DADDY!!!!!!!!!!!!!!!!!!!!!!!

well, so much for that mission accomplished. at this point, BS is speaking in monosyllabic grunts. he has had a long day. he has had a long, not-so-good day. he has had a long, not-so-good, and apparently hungry day. did you eat yet? i believe he grunted in the negative. enjoy the lasagna!

i get the boy into bed. i get the girl into bed. she’s in pain, so i get her something from the freezer to help at least one of her arms. in vain, of course.

BS says goodnight to the girl.

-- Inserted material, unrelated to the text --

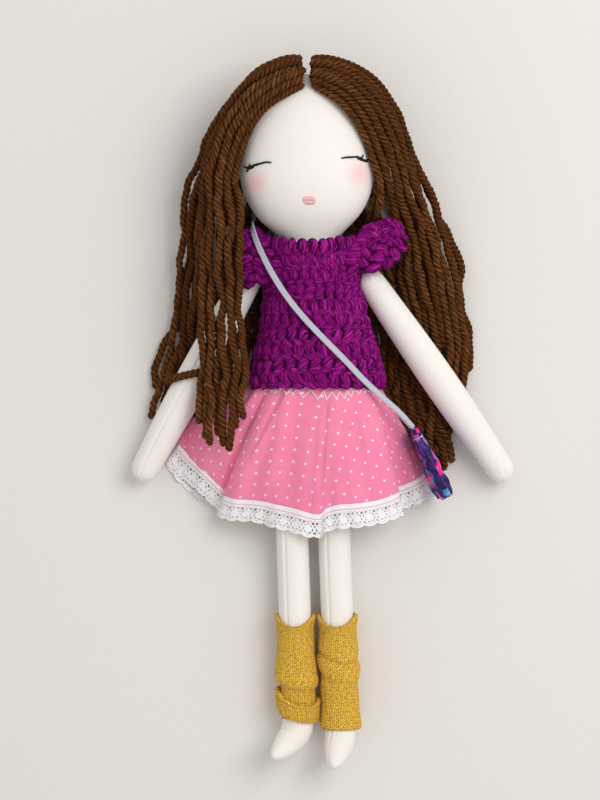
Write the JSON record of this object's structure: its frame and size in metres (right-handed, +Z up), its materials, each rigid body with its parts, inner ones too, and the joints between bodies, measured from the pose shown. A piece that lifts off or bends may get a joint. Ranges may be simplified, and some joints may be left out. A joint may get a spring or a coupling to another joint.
{
  "type": "rag doll",
  "caption": "Sewn rag doll with yarn hair, crochet top, dotted skirt, knitted leg warmers and a shoulder bag, lying on its back; its head, arms, legs, leg warmers and bag move.",
  "frame": {"origin": "on the flat back of the crochet top under the chest, on the surface that the doll lies on", "axes": "+Y from the feet to the head, +Z up out of the face and chest, +X to the doll's left"},
  "size_m": [0.2439, 0.4487, 0.0649],
  "materials": {
    "skin_cotton": "matt",
    "hair_yarn": "matt",
    "purple_yarn": "matt",
    "pink_cotton": "matt",
    "white_lace": "matt",
    "white_elastic": "matt",
    "mustard_knit": "matt",
    "black_thread": "matt",
    "pink_thread": "matt",
    "strap_cord": "matt",
    "printed_cotton": "matt"
  },
  "bodies": {
    "torso": {"torso": "skin_cotton", "crochet_top": "purple_yarn", "sleeve_cap_right": "purple_yarn", "sleeve_cap_left": "purple_yarn", "skirt": "pink_cotton", "waist_elastic": "white_elastic", "lace_trim": "white_lace", "bag_strap": "strap_cord"},
    "head": {"head": "skin_cotton", "eye_right": "black_thread", "eye_left": "black_thread", "mouth": "pink_thread", "parting_seam": "hair_yarn", "hair_front_right": "hair_yarn", "hair_front_left": "hair_yarn", "hair_back_right": "hair_yarn", "hair_back_left": "hair_yarn"},
    "shoulder_right": {"shoulder_tab_right": "skin_cotton"},
    "shoulder_left": {"shoulder_tab_left": "skin_cotton"},
    "arm_right": {"arm_right": "skin_cotton"},
    "arm_left": {"arm_left": "skin_cotton"},
    "leg_right": {"leg_right": "skin_cotton"},
    "leg_left": {"leg_left": "skin_cotton"},
    "warmer_right": {"leg_warmer_right": "mustard_knit"},
    "warmer_left": {"leg_warmer_left": "mustard_knit"},
    "bag": {"bag_pouch": "printed_cotton"}
  },
  "joints": [
    {"name": "neck_nod", "type": "hinge", "parent": "torso", "child": "head", "pos_m": [-0.002, 0.062, 0.032], "axis": [1, 0, 0], "range_deg": [0, 20], "deforming": ["hair_front_right", "hair_front_left", "hair_back_right", "hair_back_left"]},
    {"name": "shoulder_forward_right", "type": "hinge", "parent": "torso", "child": "shoulder_right", "pos_m": [-0.0379, 0.0455, 0.027], "axis": [-1, 0, 0], "range_deg": [0, 100], "deforming": ["sleeve_cap_right"]},
    {"name": "arm_raise_right", "type": "hinge", "parent": "shoulder_right", "child": "arm_right", "pos_m": [-0.0379, 0.0455, 0.027], "axis": [0, 0, -1], "range_deg": [0, 60]},
    {"name": "shoulder_forward_left", "type": "hinge", "parent": "torso", "child": "shoulder_left", "pos_m": [0.03604, 0.0365, 0.027], "axis": [-1, 0, 0], "range_deg": [0, 100], "deforming": ["sleeve_cap_left"]},
    {"name": "arm_raise_left", "type": "hinge", "parent": "shoulder_left", "child": "arm_left", "pos_m": [0.03604, 0.0365, 0.027], "axis": [0, 0, 1], "range_deg": [0, 60]},
    {"name": "hip_right", "type": "hinge", "parent": "torso", "child": "leg_right", "pos_m": [-0.0157, -0.0693, 0.018], "axis": [-1, 0, 0], "range_deg": [0, 90], "deforming": ["skirt", "lace_trim"]},
    {"name": "hip_left", "type": "hinge", "parent": "torso", "child": "leg_left", "pos_m": [0.0111, -0.0693, 0.018], "axis": [-1, 0, 0], "range_deg": [0, 90]},
    {"name": "warmer_slide_right", "type": "slide", "parent": "leg_right", "child": "warmer_right", "axis": [-0.0349, 0.999, 0.0285], "range_m": [0, 0.045]},
    {"name": "warmer_slide_left", "type": "slide", "parent": "leg_left", "child": "warmer_left", "axis": [-0.0349, 0.999, 0.0285], "range_m": [0, 0.045]},
    {"name": "bag_swing", "type": "hinge", "parent": "torso", "child": "bag", "pos_m": [0.063, -0.056, 0.024], "axis": [0, 0, 1], "range_deg": [0, 25], "deforming": ["bag_strap"]}
  ]
}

BS says goodnight to the boy. after a few minutes of decomposing, as we call it in this house, BS announces he’s going to bed.

fabulous.

meanwhile, there’s one little girl who can’t sleep. in the morning, she’ll let me know that she was UP. ALL. NIGHT. but i waited, and i waited until she fell asleep before i went up to bed. so i know she was at least asleep for 30 seconds of the night.

on the bright side, little man went to sleep like a champ.

lately, i am so exhausted. i feel completely wrung out. tomorrow, i go for some more IVIG, and hopefully that will help me keep from getting sick. see, when i get wrung out, i get sick. no one around here gets that. moms are supposed to just keep going and going and going. but i have to just stop sometimes. if i don’t stop some times, i will stop. for good.

fortunately, this morning, i awoke and thought about a little boy in this house who likes to sing a certain song. how BS found out about this group, i don’t know. but jools is completely hooked on the hook of this song, called Nth Degree.

i found it on youtube. and everyone gathered around. even BS.

and suddenly, there was the remedy. it was just a few minutes, but we actually were all smiling. we were all happy.

even me.

http://www.youtube.com/watch?v=_vhMhm9euT8&hl=en

and that dang bird is still trying to get into our house.